Member of Parliament, Rajya Sabha
- Incumbent
- Assumed office 30 January 2024
- Appointed by: Droupadi Murmu (President of India)
- Constituency: Nominated (Education)

Personal details
- Born: 11 September 1969 (age 56) Rasoolpur, Ferozepur, Punjab, India
- Citizenship: India
- Party: Bhartiya Janata Party BJP
- Spouse: Damandeep Kaur Sandhu
- Children: 2 sons
- Website: satnamsandhu.in

= Satnam Singh Sandhu =

Indian parliament member (born 1969)

Satnam Singh Sandhu is a Chancellor of Chandigarh University and a nominated Member of Parliament, Rajya Sabha.

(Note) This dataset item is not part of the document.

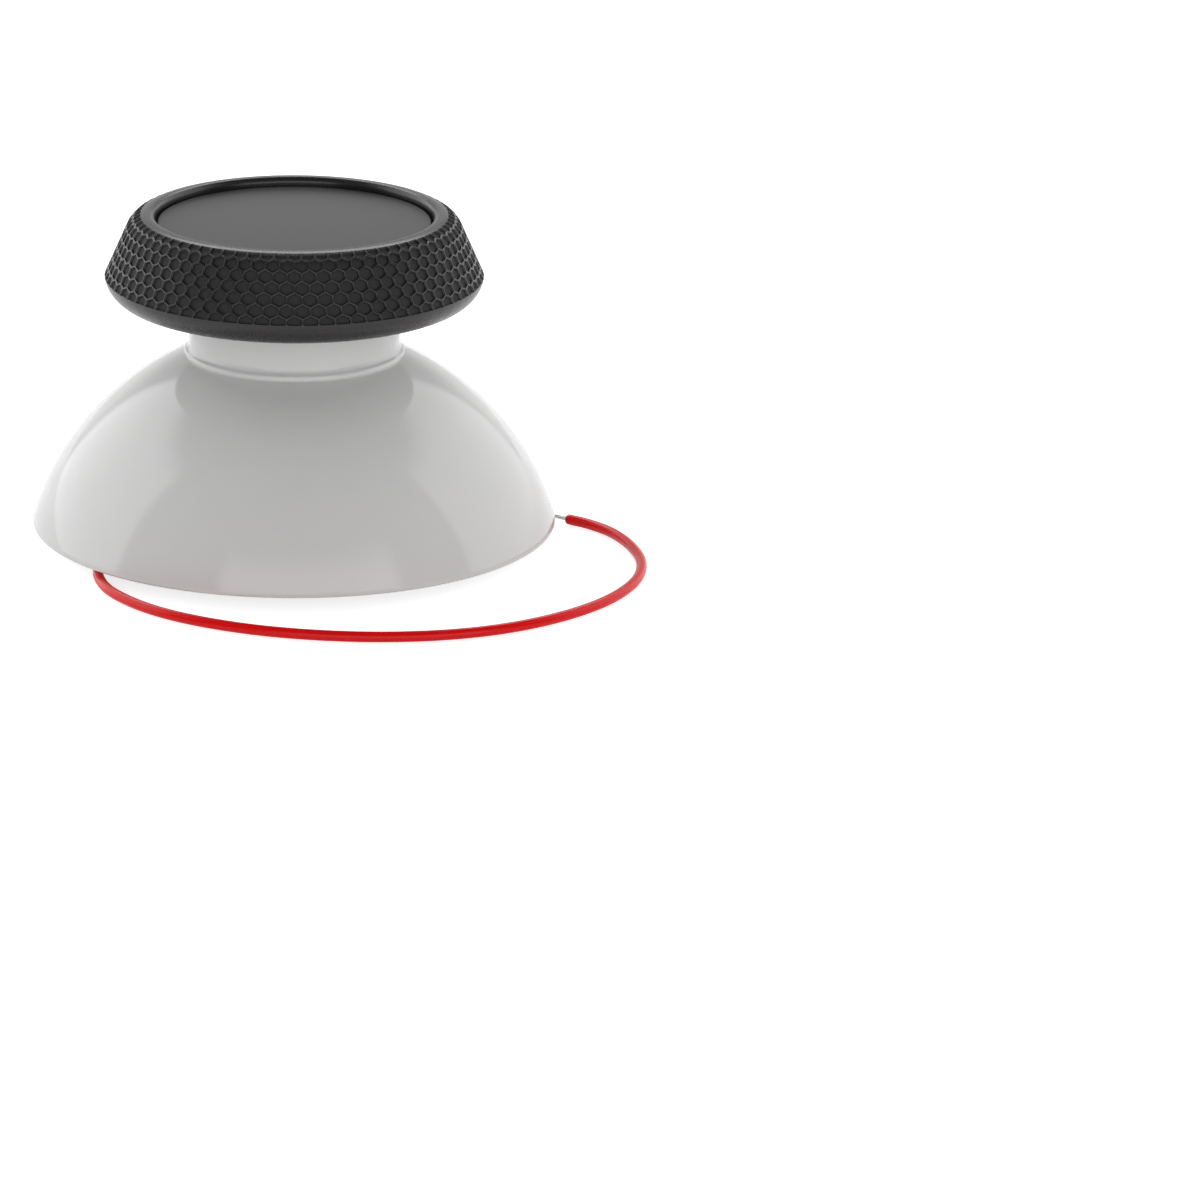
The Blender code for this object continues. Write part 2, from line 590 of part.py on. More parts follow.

Sandhu founded the Chandigarh Group of Colleges (CGC) at Landran in Mohali in 2001, Chandigarh University in 2012 and Chandigarh University, Unnao in 2024. Sandhu is also involved in community services in health and wellness sectors and runs two NGOs, the Indian Minorities Foundation and the New India Development Foundation.

== Political life ==
Satnam Singh Sandhu is a Member of Parliament in the Rajya Sabha.

== Digital initiatives ==
In January 2026, Satnam Singh Sandhu launched an Artificial intelligence (AI)-enabled web portal designed to facilitate citizen engagement by collecting public opinions, suggestions, and grievances. The platform uses AI tools to categorise issues from urban and rural areas into sectors such as health, infrastructure, education, and women’s safety, and includes multilingual support and an “MP Performance Dashboard” that allows citizens to track parliamentary activities such as questions asked and debates participated in.